Since you often hear the advice by other vegans to ‘carb up’ you might actually get confused. While starchy carbs certainly can, and should be included in our diet, they must not be the star of every meal!
Remember that greens and fruits are also carbs! Good carbs! If you need to shed some weight, you can eat less root vegetables and grains, and focus on greens.
Also keep in mind that carbohydrate binds more water in our system than protein, so if your macronutrient (carbohydrate, protein and fat) content has shifted to a higher percentage of carbohydrates, this can explain water weight as well. To deal with that, make sure to include some regular exercise into your daily routine and hydrate with actual water to help you fight water retention.
3. Mixing carbs and fats
One important lesson I learned from my personal trainer is that you can never mix fats and carbs and expect to stay in shape. I am not going to go into the detail of high carb vs high fat diets, but you should choose one, or the other, or at least follow some food combining rules within each meal.

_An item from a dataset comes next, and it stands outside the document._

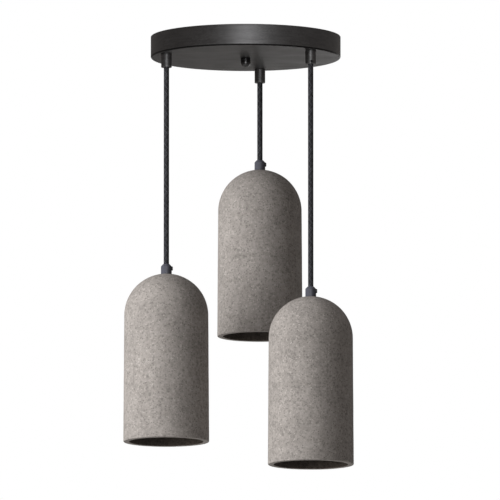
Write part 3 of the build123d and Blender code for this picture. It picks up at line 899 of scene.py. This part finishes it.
class PENDANT_OT_cords(bpy.types.Operator):
    """Braid the three cords: the entry through the grip, the neck below it, and the long run"""
    bl_idname = "pendant.cords"
    bl_label = "Cords"

    def execute(self, context):
        entry_top = corners("cord_entries")[1].z
        for side in SIDES:
            axis = middle(f"cord_run_{side}")
            pivot = middle(f"cord_flex_{side}").z
            run_low, run_high = (corner.z for corner in corners(f"cord_run_{side}"))
            seam = (run_high + corners(f"cord_top_{side}")[0].z) / 2

            def at(height):
                """The point on this cord's line at a height."""
                return axis.x, axis.y, height

            entry, _ = braided(f"cord_entry_{side}", [at(entry_top), at((entry_top + pivot) / 2), at(pivot)], 0.0)
            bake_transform(entry)
            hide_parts("cord_entries", f"cord_flex_{side}")
            neck, _ = braided(f"cord_neck_{side}", [at(pivot), at((pivot + seam) / 2), at(seam)], entry_top - pivot)
            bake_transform(neck)
            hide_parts(f"cord_top_{side}")

            length = seam - run_low
            reach = min(42 * MM, length / 2)
            stops = [seam, seam - reach, run_low + reach, run_low] if length > 0.1 else [
                seam, (seam + run_low) / 2, run_low]
            run, line = braided(f"cord_run_long_{side}", [at(height) for height in stops], entry_top - seam)
            show(run, f"cord_run_{side}", "black_cord", f"cord_run_{side}")
            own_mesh(run)
        return {"FINISHED"}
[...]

I am all for moderation, so I try to limit my fats, but still not go overboard with my carbs. What does this mean? Pasta with cashew sauce is an absolute calorie bomb and if you’re eating this on a regular basis you are likely to gain tons of weight! Should you never eat it, though? Of course you should – but not at every meal!
Mix fruits with nuts rather than nuts with pasta/bread for example. If you do the latter, make sure you keep very strict portion control.